After 5-10 secs. of scrubbing, depending on the extent of bleeding, the gingival margin is washed, not only to remove the coagulum but also to test the hemostatic effect. This is the step in which we dentist often make the second mistake. Being afraid to introduce new bleeding, we tend to be too cautious with our washing. Instead, we need to wash vigorously to remove all loose coagulum and to reveal the areas where bleeding may still occur (Fig. 4). Only then are we able to identify the areas where the capillaries are incompletely blocked, where further application of the agent and scrubbing is required. In most cases, no more than two rounds are needed to achieve profound hemostasis for the whole working area. Then we are ready to continue with the restorative procedure.
Fig. 4. Vigorous washing effectively removes the loose coagulum that could mask slight bleeding underneath. The gingival margin is dried with the air/-water syringe and observed in case some localized bleeding still occurs, which and requires further scrubbing of the hemostatic agent. Photos by Ultradent Products, Inc. (middle) and Dr. Jessop (right and left).
At this point, retraction cord can be placed if needed (Fig. 5). It can be soaked with the hemostatic agent; though my personal preference is to use it dry whenever possible. Placing the cord into a bleeding sulcus is both difficult and, in many cases, ineffective since the hemostatic effect of a relatively small amount of agent soon wears out.
Fig. 5. Retraction cord, dry or soaked with the hemostatic agent, is easy to place when the sulcus is no longer bleeding. In many cases, the cord helps placing the marginal side of the cervical matrix correctly after applying the restorative material. Photos by Ultradent Products, Inc. (middle) and Dr. Jessop (right and left).
The ”scrub and wash” technique helps to achieve complete and long-lasting hemostasis in less than a minute, even in the most vigorously bleeding and inflamed gingival tissue. The tissue will now tolerate a matrix, etching acid and adhesives without the risk of bleeding. Time well spent to ensure conditions that allow high-quality restorative work.
Hemostatic agents and coagulum remnants have been suggested to affect the bonding strength1,2 and marginal integrity 2 of the restoration. With ferric sulfate, acid etching is sufficient to remove the potential remnants to allow appropriate bonding 2 and good marginal adaptation 3. When self-etch adhesives are used, cleaning the surface with ConsepsisTM Scrub (Ultradent Products, Inc.) containing 2% chlorhexidine gluconate is a safe way to combine the cleaning of the surface with the potential prevention of the hybrid layer collagen against collagenolytic enzymes 4.

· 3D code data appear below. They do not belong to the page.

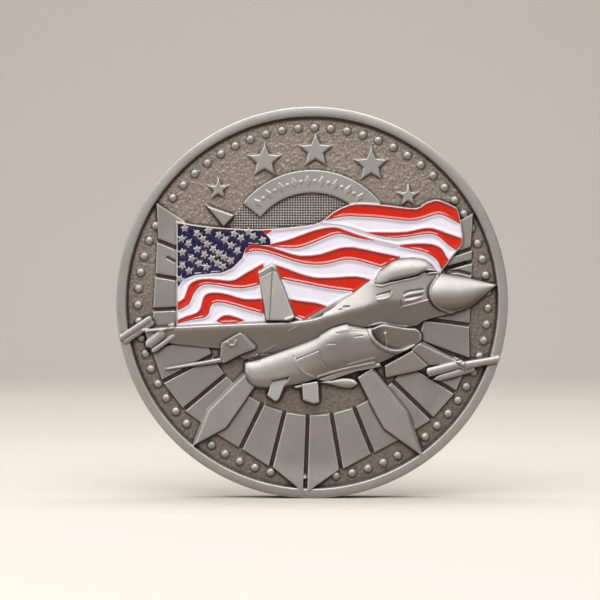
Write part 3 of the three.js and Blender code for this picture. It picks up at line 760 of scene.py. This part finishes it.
def paint_wings(relief):
    """The near wing in two panels, the ventral fins, the strake and the store under the body."""
    outer_panel = ((17.6, -6.3), (18.2, -6.4), (23.5, -9.3), (24.0, -9.9), (18.9, -10.2), (16.0, -7.6))
    leading_edge = ((17.6, -6.1), (23.7, -9.1))
    paint_flat(relief, outer_panel, 1.45, lean=0.16, edge=leading_edge, bevel=0.7, depth=0.8, dark=0.22)
    inner_panel = ((11.7, -10.2), (16.2, -7.7), (18.9, -10.2), (17.7, -10.9), (12.0, -12.2))
    seam = ((16.2, -7.5), (19.1, -10.2))
    paint_flat(relief, inner_panel, 1.35, lean=0.12, edge=seam, bevel=0.4, depth=0.35, dark=0.22)
    relief.bead_line(((11.75, -10.3), (12.0, -12.1)), 0.14, 0.1)
    for fin in (
        ((-6.5, -12.6), (-3.7, -12.0), (-4.5, -13.7), (-5.3, -15.7), (-5.9, -16.1), (-7.3, -15.1)),
        ((-1.7, -13.1), (0.9, -12.7), (1.1, -13.5), (1.2, -16.2), (0.2, -16.4), (-1.5, -15.8)),
    ):
        paint_flat(relief, fin, 1.75, lean=-0.14)
    paint_flat(relief, ((-3.0, -13.5), (-1.6, -13.2), (-1.6, -13.8), (-2.8, -13.95)), 1.35)
    strake = ((0.6, -12.5), (4.0, -11.3), (8.0, -10.4), (11.0, -9.8), (11.2, -10.4), (7.2, -11.2),
              (4.8, -12.0), (2.4, -12.9))
    relief.paint(strake, lambda u, v, inside: 1.3 + 0.12 * (v + 11.5), only_higher=True)
    store_upper = ((1.0, -12.9), (3.0, -12.6), (5.0, -12.2), (6.6, -12.35), (7.4, -13.0))
    store_lower = ((1.0, -13.0), (3.0, -13.3), (4.4, -13.7), (6.2, -13.9), (7.4, -13.3))
    store = loft_top(store_upper, store_lower, ((1, 1.1), (7.4, 1.2)), 0.7)
    relief.paint(between(store_upper, store_lower), store, ramp=0.2)


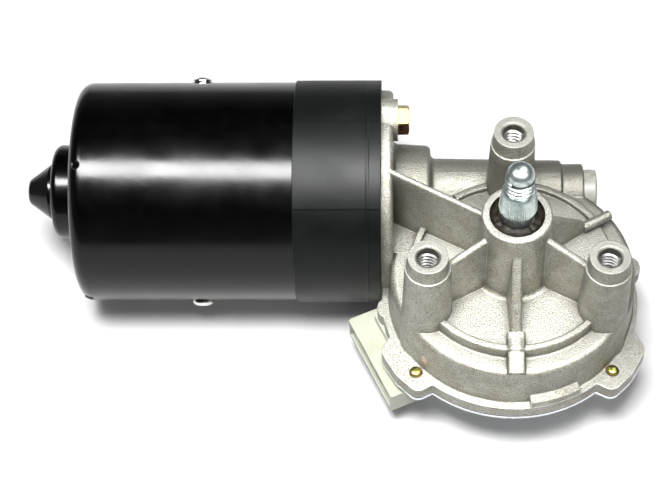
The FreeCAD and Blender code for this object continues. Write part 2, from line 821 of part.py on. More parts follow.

You may wonder if you should worry about damaging the gingival tissue with rather vigorous scrubbing. Well, don’t worry! You cannot damage the gingival epithelium. It has a tensile strength of approximately 4 MPa5. If mechanical force could cause permanent damage to gingiva, we couldn’t treat periodontitis. If something comes loose during your scrubbing, it is inflammatory granulation tissue and the patient is better off without it.
About the author
Leo Tjäderhane completed his DDS degree in 1986, PhD in 1995 and received the speciality in Cariology, Restorative Dentistry and Endodontics in 2000, all at the University of Oulu. He has been appointed a docent (adjunct professor) at the University of Oulu (Pulp Biology) in 2001, University of Helsinki (Clinical Cariology and Endodontics) in 2007, and University of Turku (Cariology and Endodontology) in 2008.